I’m hoping for a very long slow descent to the Tyne. If the water can flow slowly down then surely the same force of gravity can give the cyclist a rest from the pedals. Northumberland has different ideas. Up here the moorland disguises a complex geology. A bicycle is as good a way as any to explore this. There is no mode of transport, including Shank’s Pony, that tells you, with as much accuracy, whether you are going uphill or downhill or whether you are on the flat. This is corrugated country. It feels almost as if some giant has taken the land and squashed it causing it to fold and crease. Not huge cliffs just constant switchbacks. You ride up a steepish slope for a hundred feet and drop down the other side. For the first two or three times it almost feels fun. Then it becomes a bit of a serious workout and finally it becomes painful.

As the crow flies you may have ridden a mile but the odometer gives more credit than that. The constant up and down adds distance as well as fatigue. The waters of Catcleugh Dam sparkle in the October sun. The village of Byrness is sheltered away from the main road. It soon becomes clear that I’m not going to be sitting on the banks of the Tyne for a late picnic lunch.

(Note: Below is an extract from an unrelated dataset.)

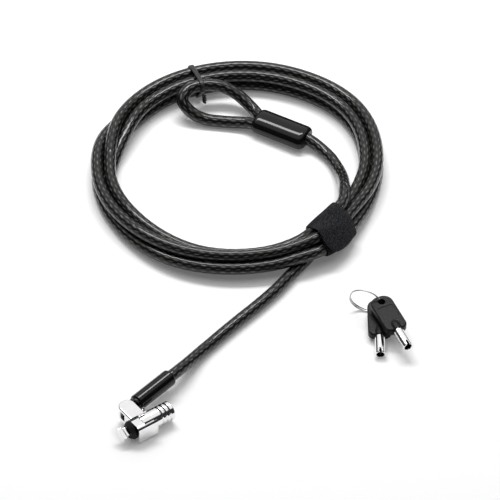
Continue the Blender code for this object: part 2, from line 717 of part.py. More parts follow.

The English and the Scots used to march armies up here either to invade or to hold back invaders. Border skirmishes were so much the order of the day, in the late fourteenth century, that the actual date of the Battle of Otterburn is disputed. Conflict between England and Scotland in those days basically meant conflict between the Percy family (the Dukes of Northumberland) and the Earls of Douglas. In Henry IV Part One Shakespeare portrays the two families joining forces against the English king, but for most of the time they were at each others’ throats.

Henry_Percy_statue

Otterburn (1388) was a battle fought by moonlight. If you are going to have a night battle then this is a pretty good place for it from a film-makers point of view. The Scots were outnumbered three to one and won the day, losing only 300 men. The English lost nearly 3 thousand either killed or taken prisoner. It was a bad day for the Geordies. Among the prisoners taken was Northumberland’s son Henry Percy, better known as Hotspur. He was regarded as the greatest soldier of his generation and is remembered affectionately and Romantically by many, but he lost as many battles as he won. (Perhaps that is why Tottenham’s attractive but largely unsuccessful football team have taken on his nickname.)

(He also had a very un-warrior like lisp and legend has it that the entire population of the area took to lisping so he didn’t have to feel too bad about it. (Though he did sometimes wonder if they might be taking the pith). Apparently you can still detect this in some local accents.)

Borders '87 4-001For a short while the road and the Pennine Way run parallel. Those walking Britain’s first long-distance footpath in a southerly direction will be on day two or three. Those coming north form Derbyshire will be having the same feelings as me. A couple more days and that will be it.

This is wonderful countryside. I’m entering the massive Kielder Forest. It’s the largest man-made forest in England and has, as its centre piece, the largest man-made lake in Britain. There are much better routes than the one I’m taking. If I did this journey again (and the process of writing about it has whetted my appetite) I’ll certainly take the back roads and the lanes. This is far too lovely to be clattering along a main road. Far too lovely to be in a hurry.

And that is how I feel as I reach the fork in the road that allows me to either continue along a wide macadam strip to Corbridge or to choose the wide macadam strip to Newcastle. I choose the altogether more touring-bike-friendly little road through Bellingham towards my YHA (Youth Hostel Association) destination of Acomb. And it is suddenly all alright with the world again. This is a land of rough pasture and upland farms, of buzzard swoop and curlew cry. This is a land that has witnessed the passing seasons of history, has echoed to the march of armies and the quarryman’s hammer. A land with as little in common with Home Counties England as you can imagine yet a land that is English in clint and gryke, in shale and in grit. English to it’s very bedrock and lovely up to the English heavens above.

Borders '87 3The warden of Acomb hostel has an enviable job. He seems happy about it and makes no secret that the busiest time of his day is between 5 and 6 when he signs in the dozen or so walkers who then largely look after themselves in the converted stables. I book in, shower and cook up a simple meal of beans on toast before treating myself to a wander around the village. I have a disappointing pint of Youngers IPA in one pub but the second is ahead of its time. Here was a landlord who knew the way the wind was blowing. Here was someone who served his beer to be sipped and savoured rather than necked. He had two guest beers on (in 1987 this was more than unusual), both were very strong, both were superb to tastebud and mood. The locals had bought into it. We stood at the bar and discussed the merits of each. Then we sat and compared the first with the second. Then we foolishly had a third and a fourth. At which point I  find that my memory of the rest of my time in Acomb goes blank until I mount my bike and leave the following morning. I rather think I had a bit of a headache.